▸ YOUR OBJECTIVE
Take the records below from their first line to the line with "from mathutils import Matrix, Vector", and restate those lines word for word.

▸ STORED DATA
* START *

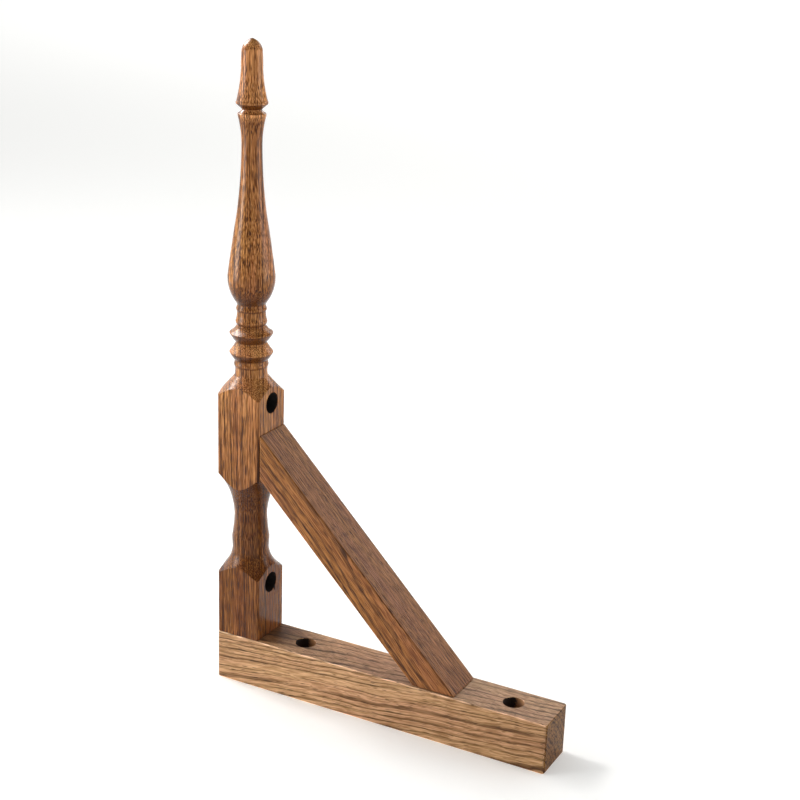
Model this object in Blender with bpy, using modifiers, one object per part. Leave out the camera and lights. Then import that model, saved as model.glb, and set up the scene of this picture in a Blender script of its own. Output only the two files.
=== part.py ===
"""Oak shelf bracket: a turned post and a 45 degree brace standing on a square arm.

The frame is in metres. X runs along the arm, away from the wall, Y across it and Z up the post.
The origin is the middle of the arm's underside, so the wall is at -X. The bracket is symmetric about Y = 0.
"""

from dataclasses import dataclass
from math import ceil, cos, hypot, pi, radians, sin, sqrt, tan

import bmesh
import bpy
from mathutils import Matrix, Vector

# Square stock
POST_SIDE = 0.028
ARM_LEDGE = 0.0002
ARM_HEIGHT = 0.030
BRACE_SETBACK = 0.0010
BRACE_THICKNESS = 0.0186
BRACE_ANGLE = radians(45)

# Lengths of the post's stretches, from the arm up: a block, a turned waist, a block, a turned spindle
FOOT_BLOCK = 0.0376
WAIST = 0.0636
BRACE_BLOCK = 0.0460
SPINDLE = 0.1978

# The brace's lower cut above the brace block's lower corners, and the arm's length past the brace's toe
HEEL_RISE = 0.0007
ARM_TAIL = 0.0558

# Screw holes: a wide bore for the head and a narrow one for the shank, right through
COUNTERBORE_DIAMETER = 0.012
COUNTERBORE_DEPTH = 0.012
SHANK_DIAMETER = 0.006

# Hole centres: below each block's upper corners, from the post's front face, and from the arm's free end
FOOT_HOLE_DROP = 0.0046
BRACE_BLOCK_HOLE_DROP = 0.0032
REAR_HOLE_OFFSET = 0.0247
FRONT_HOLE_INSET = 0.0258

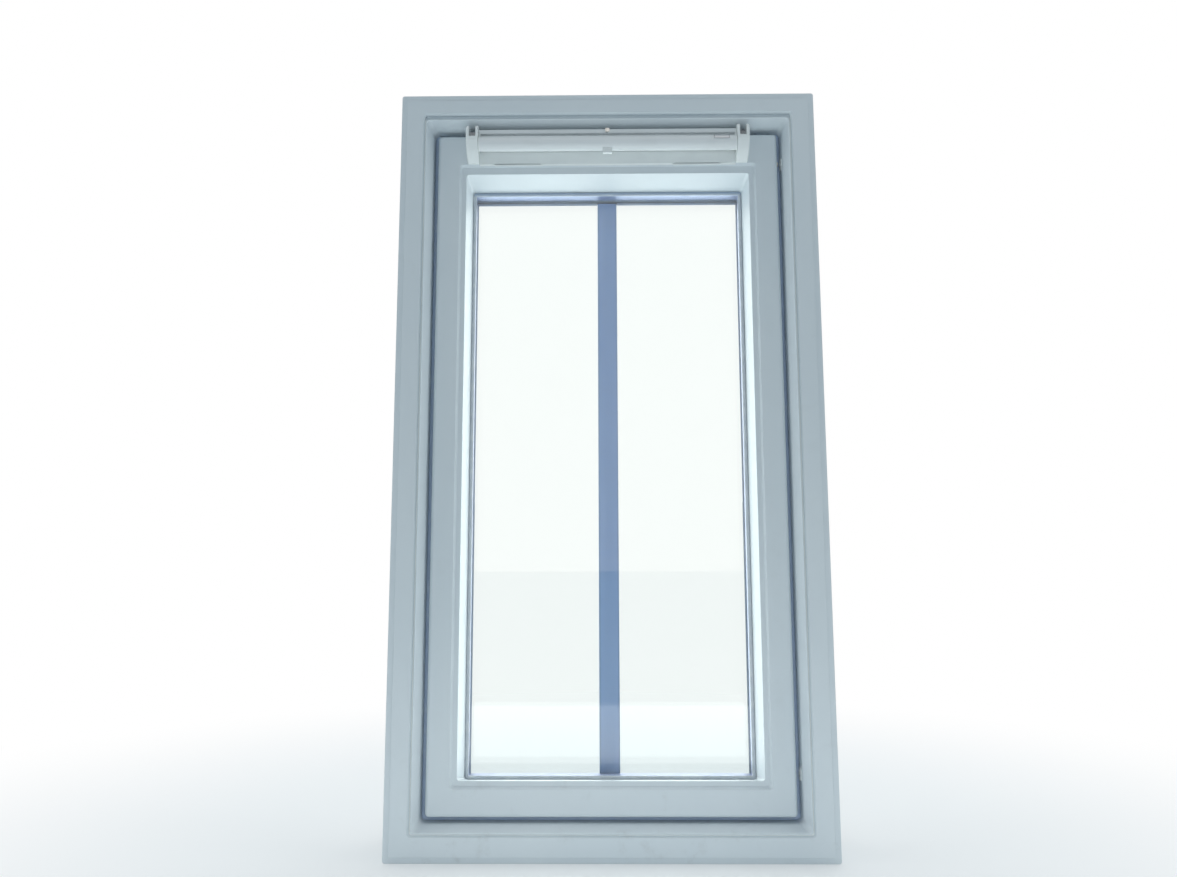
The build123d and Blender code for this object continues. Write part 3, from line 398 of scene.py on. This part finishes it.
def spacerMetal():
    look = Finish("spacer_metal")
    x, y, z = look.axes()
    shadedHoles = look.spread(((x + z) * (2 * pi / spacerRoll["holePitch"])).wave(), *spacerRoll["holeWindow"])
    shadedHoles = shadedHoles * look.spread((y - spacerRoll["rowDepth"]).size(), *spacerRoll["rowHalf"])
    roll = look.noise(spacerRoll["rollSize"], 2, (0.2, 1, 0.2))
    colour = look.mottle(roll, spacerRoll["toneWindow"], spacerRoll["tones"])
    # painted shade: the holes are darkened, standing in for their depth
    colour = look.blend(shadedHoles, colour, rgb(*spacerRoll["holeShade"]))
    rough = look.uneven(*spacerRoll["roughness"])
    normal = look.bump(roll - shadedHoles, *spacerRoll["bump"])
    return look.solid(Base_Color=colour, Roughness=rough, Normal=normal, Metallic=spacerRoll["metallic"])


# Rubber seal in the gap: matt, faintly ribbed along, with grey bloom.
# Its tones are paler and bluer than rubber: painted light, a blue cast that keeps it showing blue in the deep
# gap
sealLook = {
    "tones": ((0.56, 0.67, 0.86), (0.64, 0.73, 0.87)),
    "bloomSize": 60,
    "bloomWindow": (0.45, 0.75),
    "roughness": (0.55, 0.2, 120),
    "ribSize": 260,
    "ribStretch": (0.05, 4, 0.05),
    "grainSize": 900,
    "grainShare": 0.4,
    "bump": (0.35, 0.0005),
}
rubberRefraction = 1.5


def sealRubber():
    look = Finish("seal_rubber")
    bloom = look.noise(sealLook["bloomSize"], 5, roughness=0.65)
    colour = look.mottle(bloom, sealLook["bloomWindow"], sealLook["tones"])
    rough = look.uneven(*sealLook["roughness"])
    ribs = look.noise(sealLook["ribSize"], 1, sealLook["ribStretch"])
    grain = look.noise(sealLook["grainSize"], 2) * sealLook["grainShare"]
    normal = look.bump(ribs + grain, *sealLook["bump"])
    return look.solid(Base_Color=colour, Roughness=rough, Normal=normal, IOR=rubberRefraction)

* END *

▸ WRITTEN REPLY
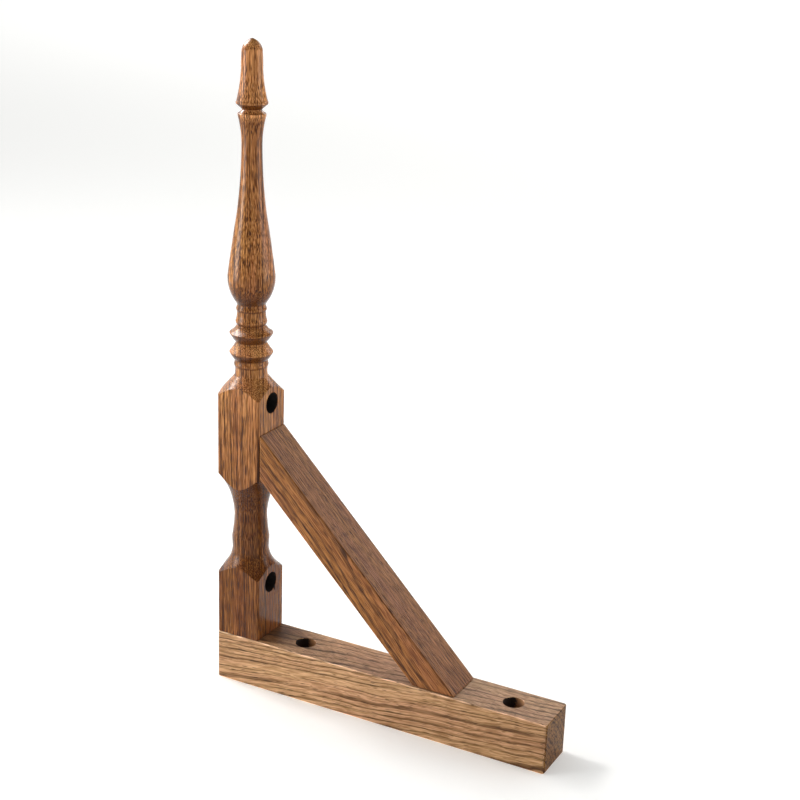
Model this object in Blender with bpy, using modifiers, one object per part. Leave out the camera and lights. Then import that model, saved as model.glb, and set up the scene of this picture in a Blender script of its own. Output only the two files.
=== part.py ===
"""Oak shelf bracket: a turned post and a 45 degree brace standing on a square arm.

The frame is in metres. X runs along the arm, away from the wall, Y across it and Z up the post.
The origin is the middle of the arm's underside, so the wall is at -X. The bracket is symmetric about Y = 0.
"""

from dataclasses import dataclass
from math import ceil, cos, hypot, pi, radians, sin, sqrt, tan

import bmesh
import bpy
from mathutils import Matrix, Vector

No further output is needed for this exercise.